Некоторое время они опять молчали, однако девушка чувствовала, что ей нужно сказать что-то еще.
— Наверно, это странно, но иногда мне хочется все вспомнить, потому что внутри как будто есть пустое пространство, которое нужно заполнить.
— А ты задавала вопросы?
— Да, вроде того. Джулиет мне иногда что-то рассказывала, когда я была подростком, но она очень не любила об этом говорить. И я тоже не любила, если честно. Это все как-то тягостно.
— Понимаю.
Они обе опять взялись за бокалы с вином, и Эмили прислушалась к своим ощущениям — ледяная жидкость приятно холодила.
— Почему ты называешь ее Джулиет? — спросила Нина. — Почему не «мама»?
Эмили вспомнила тот момент, когда решила никогда больше не называть приемную мать «мамой». Ей было десять, и она лопалась от ярости.
— Просто мне кажется, это неправильно, — поколебавшись, ответила девушка.
— Джулиет не обижается?
— Нет. — Эмили положила ладонь себе на живот. Там, внутри, как будто шевельнулась подыхающая рыба. — А может, обижается. Я не знаю.
— Это не совет, просто мысли вслух… — тихо начала Нина. — Может, тебе быть к ней снисходительнее? Никто ведь несовершенен, а судя по всему, тебе с ней было лучше, чем где-нибудь в другом месте.
— Согласна. Я не хотела показаться неблагодарной.
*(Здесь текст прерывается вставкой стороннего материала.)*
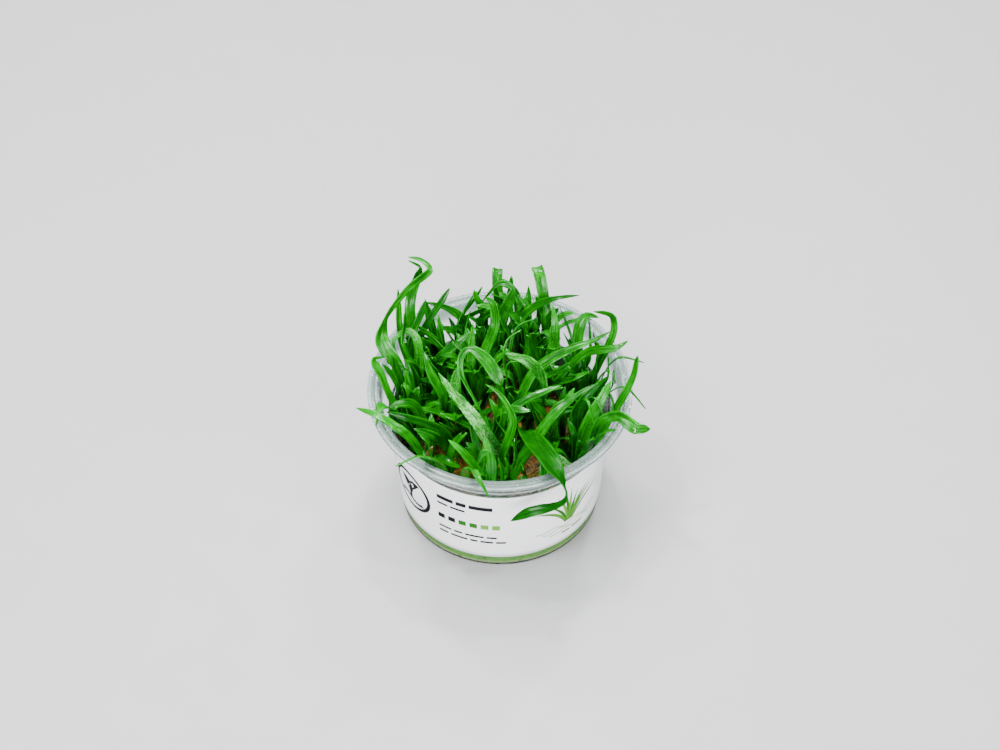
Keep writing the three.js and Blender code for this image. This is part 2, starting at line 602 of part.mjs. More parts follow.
// Two blades that cross part along the direction square to both; blades that run side by side part
// along the line between them
function partSamples(a, b) {
  const between = new THREE.Vector3().subVectors(a.point, b.point);
  const distance = between.length();
  if (distance >= 2 * CLEARANCE) {
    return;
  }
  const direction = new THREE.Vector3().crossVectors(a.tangent, b.tangent);
  if (direction.length() > CROSSING_TURN) {
    direction.normalize();
    const sideways = new THREE.Vector3().subVectors(a.centre, b.centre).dot(direction);
    direction.multiplyScalar(sideways < 0 ? -1 : 1);
  } else {
    direction.copy(between).normalize();
  }
  const along = between.dot(direction);
  const push = Math.sqrt(Math.max(0, 4 * CLEARANCE ** 2 - distance ** 2 + along ** 2)) - along;
  const total = a.blade.freedom + b.blade.freedom;
  if (total > 0) {
    pushSample(a, direction, push * (a.blade.freedom / total));
    pushSample(b, direction, -push * (b.blade.freedom / total));
  }
}

// The middle of the cup's wall and flange as [radius, height], for leaves to stay clear of
const WALL_LINE = [
  [wallRadius(0) - WALL / 2, 0],
  [wallRadius(SHOULDER_BOTTOM) - WALL / 2, SHOULDER_BOTTOM],
  [SHOULDER_RADIUS - WALL / 2, SHOULDER_TOP],
  [FLANGE_INNER_RADIUS, FLANGE_TOP - FLANGE_THICKNESS / 2],
  [FLANGE_RADIUS - SKIRT_WIDTH / 2, FLANGE_TOP - FLANGE_THICKNESS / 2],
  [FLANGE_RADIUS - SKIRT_WIDTH / 2, FLANGE_TOP - FLANGE_THICKNESS],
];
const WALL_CLEARANCE = CLEARANCE + WALL / 2 + 0.3;

function keepOffCup(sample) {
  const { point } = sample;
  const radius = Math.hypot(point.x, point.y);
  const here = new THREE.Vector2(radius, point.z);
  const nearest = new THREE.Vector2();
  let gap = Infinity;
  for (let i = 0; i < WALL_LINE.length - 1; i += 1) {
    const start = new THREE.Vector2(...WALL_LINE[i]);
    const run = new THREE.Vector2(...WALL_LINE[i + 1]).sub(start);
    const along = THREE.MathUtils.clamp(here.clone().sub(start).dot(run) / run.lengthSq(), 0, 1);
    const spot = start.addScaledVector(run, along);
    if (spot.distanceTo(here) < gap) {
      gap = spot.distanceTo(here);
      nearest.copy(spot);
    }
  }
  if (gap < WALL_CLEARANCE) {
    const away = here.sub(nearest).normalize();
    const direction = new THREE.Vector3((point.x / radius) * away.x, (point.y / radius) * away.x, away.y);
    pushSample(sample, direction, WALL_CLEARANCE - gap);
  }
}

// Below this height the feet of a plantlet's leaves stand as they grew
const isFoot = (point) => point.z < FOOT_ZONE_TOP;

function keepOffCrowns(sample) {
  const { point, blade } = sample;
  if (!isFoot(point)) {
    return;
  }
  PLANTLETS.forEach((plantlet, index) => {
    const away = new THREE.Vector3(point.x - plantlet.crown[0], point.y - plantlet.crown[1], 0);
    const wanted = CROWN_RADIUS + CLEARANCE;
    if (away.length() < wanted && blade.plantlet !== index) {
      const distance = wanted - away.length();
      pushSample(sample, away.normalize(), distance);
    }
  });
}

// Feet of one plantlet's leaves stand close together, so they don't part
const areSameFoot = (a, b) => a.blade.plantlet === b.blade.plantlet && isFoot(a.point) && isFoot(b.point);

// Cells of an even grid, by which samples find their neighbours
const cellOf = (point) => point.toArray().map((value) => Math.floor(value / CELL) + CELLS_ACROSS / 4);
const cellKey = (i, j, k) => (i * CELLS_ACROSS + j) * CELLS_ACROSS + k;

function neighbourKeys([i, j, k]) {
  const keys = [];
  for (let n = 0; n < 27; n += 1) {
    keys.push(cellKey(i - 1 + (n % 3), j - 1 + (Math.floor(n / 3) % 3), k - 1 + Math.floor(n / 9)));
  }
  return keys;
}

// Every sample parts from those before it that lie in its own cell or the cells round it
function partNeighbours(samples) {
  const cells = new Map();
  samples.forEach((sample) => {
    const home = cellOf(sample.point);
    neighbourKeys(home).forEach((spot) => {
      (cells.get(spot) ?? []).forEach((other) => {
        if (other.blade !== sample.blade && !areSameFoot(sample, other)) {
          partSamples(sample, other);
        }
      });
    });
    const spot = cellKey(...home);
    if (cells.has(spot)) {
      cells.get(spot).push(sample);
    } else {
      cells.set(spot, [sample]);
    }
  });
}

// Leaves give way to each other, to the cup and to the crowns, and otherwise keep their shape
function settle(blades) {
  const free = blades.filter((blade) => blade.freedom > 0);
  for (let round = 0; round < SETTLING_ROUNDS; round += 1) {
    blades.forEach((blade) => {
      blade.pushes = blade.centres.map(() => new THREE.Vector3());
      blade.weights = blade.centres.map(() => 0);
    });
    partNeighbours(blades.flatMap(samplesOf));
    free.flatMap(samplesOf).forEach((sample) => {
      keepOffCup(sample);
      keepOffCrowns(sample);
    });
    const stiffness = STIFFNESS * Math.max(0, 1 - round / STIFF_ROUNDS);
    free.forEach((blade) => moveBlade(blade, stiffness));
  }
}

// A round's pushes move the stations, and the moves are spread along the blade; its foot stays
function moveBlade(blade, stiffness) {
  const shifts = blade.centres.map((centre, i) => {
    const shift = new THREE.Vector3().subVectors(centre, blade.rest[i]);
    if (blade.weights[i] > 0) {
      shift.addScaledVector(blade.pushes[i], YIELD / blade.weights[i]);
    }
    return shift;
  });
  const last = shifts.length - 1;
  blade.centres.forEach((centre, i) => {
    if (i === 0 || isFoot(blade.rest[i])) {
      return;
    }
    const before = shifts[i - 1];
    const after = shifts[Math.min(i + 1, last)];
    const even = before.clone().add(after).multiplyScalar(0.5);
    centre.copy(blade.rest[i]).add(shifts[i].clone().lerp(even, stiffness));
  });
  blade.centres.forEach((centre, i) => {
    const tangent = tangentAt(blade.centres, i);
    blade.sides[i].addScaledVector(tangent, -blade.sides[i].dot(tangent)).normalize();
  });
}

// Splits each twisted four-sided face along its outer diagonal, so that no face cuts through a thin blade
function foldOutwards(geometry) {
  const { index: { array: corners }, attributes: { position } } = geometry;
  const at = (corner) => new THREE.Vector3().fromBufferAttribute(position, corner);
  for (let i = 0; i + 5 < corners.length; i += 3) {
    const [a, b, d, b2, c, d2] = corners.slice(i, i + 6);
    if (b !== b2 || d !== d2) continue;
    const face = new THREE.Plane().setFromCoplanarPoints(at(a), at(b), at(d));
    if (face.distanceToPoint(at(c)) > 0) corners.set([a, b, c, a, c, d], i);
    i += 3;
  }
}

// Half the width that a station can have before the blade's inner edge doubles back at its bends
function bendLimit(centres, sides, i) {
  const gaps = [i - 1, i].filter((first) => first >= 0 && first + 1 < centres.length);
  return Math.min(...gaps.map((first) => {
    const step = centres[first + 1].clone().sub(centres[first]);
    const drift = sides[first + 1].clone().sub(sides[first]).dot(step.clone().normalize());
    return ((1 - LEAST_PROGRESS) * step.length()) / Math.max(Math.abs(drift), 1e-6);
  }));
}

// A blade with a flat upper face and a low keel below, drawn to a point at its tip
function bladeGeometry({ centres, sides, halves }) {
  const count = centres.length - 1;
  const geometry = welded(new THREE.ConeGeometry(1, 1, 3, count));
  const position = geometry.attributes.position;
  for (let i = 0; i < position.count; i += 1) {
    const station = Math.round((position.getY(i) + 0.5) * count);
    const reach = Math.hypot(position.getX(i), position.getZ(i));
    const scale = reach > 1e-6 ? 1 / reach : 0;
    const half = Math.min(halves[station], bendLimit(centres, sides, station));
    const sideways = (position.getX(i) * scale * half) / Math.sin(Math.PI / 3);
    const thickness = LEAF_THICKNESS * Math.min(1, half / FOOT_WIDTH + 0.3);
    const below = position.getZ(i) * scale * thickness * (2 / 3);
    const under = new THREE.Vector3().crossVectors(sides[station], tangentAt(centres, station));
    const point = centres[station].clone().addScaledVector(sides[station], sideways);
    point.addScaledVector(under, below);
    position.setXYZ(i, ...point.toArray());
  }
  foldOutwards(geometry);
  return geometry;
}

function solidOf(geometry) {
  return new wasm.Manifold(new wasm.Mesh({
    numProp: 3,
    vertProperties: new Float32Array(geometry.attributes.position.array),
    triVerts: new Uint32Array(geometry.index.array),
  }));
}

function geometryOf(solid) {
  const mesh = solid.getMesh();
  const geometry = new THREE.BufferGeometry();
  geometry.setAttribute('position', new THREE.BufferAttribute(mesh.vertProperties, 3));
  geometry.setIndex(new THREE.BufferAttribute(mesh.triVerts, 1));
  return geometry;
}

// A crown with the young leaves that are still fused to it
function heartGeometry([x, y], young) {
  const crown = turned([
    [0, CROWN_BOTTOM],
    [CROWN_RADIUS * 0.9, CROWN_BOTTOM],
    [CROWN_RADIUS, CROWN_BOTTOM + CROWN_SHOULDER],
    [0, CROWN_TOP],
  ], CROWN_SEGMENTS);
  crown.translate(x, y, 0);
  const joined = young.reduce((solid, blade) => solid.add(solidOf(bladeGeometry(blade))), solidOf(crown));
  return geometryOf(joined);
}

const plant = new THREE.Group();

function addPiece(name, geometry, material) {
  geometry.computeVertexNormals();
  const mesh = new THREE.Mesh(geometry, material);
  mesh.name = name;
  plant.add(mesh);
}

addPiece('cup', turned(cupProfile(), ROUND_SEGMENTS), clearPlastic());
addPiece('label', turned(labelProfile(), ROUND_SEGMENTS), paper());
addPiece('nutrient_gel', turned(gelProfile(), ROUND_SEGMENTS), gelGreen());
addPiece('root_mat', rootMat(), rootBrown());

const grown = PLANTLETS.flatMap(leavesOf);
const withered = WITHERED_LEAVES.map((shape, i) => {
  const [first, second] = shape.route.map((point) => new THREE.Vector3(...point));
  const heading = second.sub(first).setZ(0).normalize();
  return { ...layLeaf(shape, [], shape.width, heading), name: `withered_leaf_${i + 1}`, plantlet: -1 };
});
settle([...grown, ...withered]);

PLANTLETS.forEach(({ crown }, index) => {
  const own = grown.filter((blade) => blade.plantlet === index);
  const young = own.filter((blade) => blade.fused);
  const full = own.filter((blade) => !blade.fused);
  addPiece(`plantlet_${index + 1}_heart`, heartGeometry(crown, young), leafGreen(0.28));
  full.forEach((blade) => addPiece(blade.name, bladeGeometry(blade), leafGreen(0.32)));
});
withered.forEach((blade) => addPiece(blade.name, bladeGeometry(blade), witheredTan()));

export default plant;
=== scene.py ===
"""Potted dwarf sagittaria: a wet thicket of strap leaves grown in a clear, flanged culture cup.

Metres, +Z up, origin at the centre of the cup's flat base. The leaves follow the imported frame's own
blades, so every leaf grows where its solid stands.
"""

import logging
import math
import random
from dataclasses import dataclass, field, replace
from enum import Enum

import bmesh
import bpy
from bmesh.types import BMEdge, BMesh, BMVert
from bpy.types import ID, Material, Node, NodeSocket, Object
from mathutils import Matrix, Vector, noise


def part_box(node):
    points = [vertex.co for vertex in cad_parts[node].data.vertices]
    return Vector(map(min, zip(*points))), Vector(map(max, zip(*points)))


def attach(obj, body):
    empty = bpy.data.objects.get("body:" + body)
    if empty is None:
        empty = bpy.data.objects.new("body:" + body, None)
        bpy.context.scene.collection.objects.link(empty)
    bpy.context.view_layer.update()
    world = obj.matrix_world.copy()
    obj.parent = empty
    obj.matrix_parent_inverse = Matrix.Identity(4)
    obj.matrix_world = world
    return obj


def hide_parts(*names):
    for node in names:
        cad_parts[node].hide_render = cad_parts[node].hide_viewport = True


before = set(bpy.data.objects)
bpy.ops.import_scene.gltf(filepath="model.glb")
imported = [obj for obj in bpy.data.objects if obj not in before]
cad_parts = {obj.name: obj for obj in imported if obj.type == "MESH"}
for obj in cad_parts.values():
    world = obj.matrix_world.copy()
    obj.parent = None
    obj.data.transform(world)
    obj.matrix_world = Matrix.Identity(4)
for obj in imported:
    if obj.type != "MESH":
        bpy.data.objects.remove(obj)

LOG = logging.getLogger("sagittaria")
MM = 0.001
TINY = 1e-6
UP = Vector((0.0, 0.0, 1.0))
BODY = "root"
Triple = tuple[float, float, float]
Colour = Triple


class Slot(Enum):
    """The record's material slots."""

    CUP = "cup"
    LABEL = "label"
    GEL = "nutrient_gel"
    MAT = "root_mat"
    LEAF = "leaf"
    HEART = "young_leaves"
    WITHERED = "withered_leaf"


class Ink(Enum):
    """The label's printing inks, in the order of the print's materials."""

    DARK = 0
    GREEN = 1
    PALE = 2


def added(name: str, data: ID) -> Object:
    """Makes an object and puts it in the scene.

    Args:
        name: Its name.
        data: Its mesh, curve, light or camera.

    Returns:
        The object.
    """
    made = bpy.data.objects.new(name, data)
    bpy.context.scene.collection.objects.link(made)
    return made


def meshed(work: BMesh, name: str, finish: Material) -> Object:
    """Turns a bmesh into an object.

    Args:
        work: The finished bmesh, which is freed.
        name: The object's name.
        finish: Its material.

    Returns:
        The object, smooth shaded.
    """
    mesh = bpy.data.meshes.new(name)
    work.to_mesh(mesh)
    work.free()
    mesh.materials.append(finish)
    mesh.polygons.foreach_set("use_smooth", [True] * len(mesh.polygons))
    return added(name, mesh)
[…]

Знаю, мне повезло, вот только Джулиет было недостаточно того, что у нее есть я. Ей всегда хотелось большего…
— Что ты имеешь в виду?
Эмили вспомнила редкие моменты, когда становилась свидетельницей того, как Джулиет плакала. Это всегда было после походов на прием в клинику или звонков врачам, порой в неожиданных местах — например, в кафе или в супермаркете, — но чаще дома, за полузакрытыми дверями (Эмили помнила, как прижималась лицом к щели между створкой и косяком, пытаясь заглянуть в комнату). Джулиет не билась в истерике — она тихо плакала, а на смену этому слезному штилю приходил бурный ураган мнимого счастья: спонтанный поход в кафе-мороженое или игра в догонялки на детской площадке. И каждый раз, скача за Эмили по лесенкам и горкам, Джулиет смотрела на нее печальными глазами с робкой улыбкой.
Какая-то часть затуманенного сознания Эмили вдруг очнулась от оцепенения, и возникла мысль, что неплохо бы разбудить внутреннего цензора.
— О нет, ничего. Забудь, меня просто развезло от вина. — Она зевнула и повернула голову к Нине. Рядом с глазом у Нины был тонкий белый шрам, которого раньше Эмили не замечала. Словно серебристая линия протянулась от виска к челюсти. — А какое у тебя было детство? Расскажи о своей семье.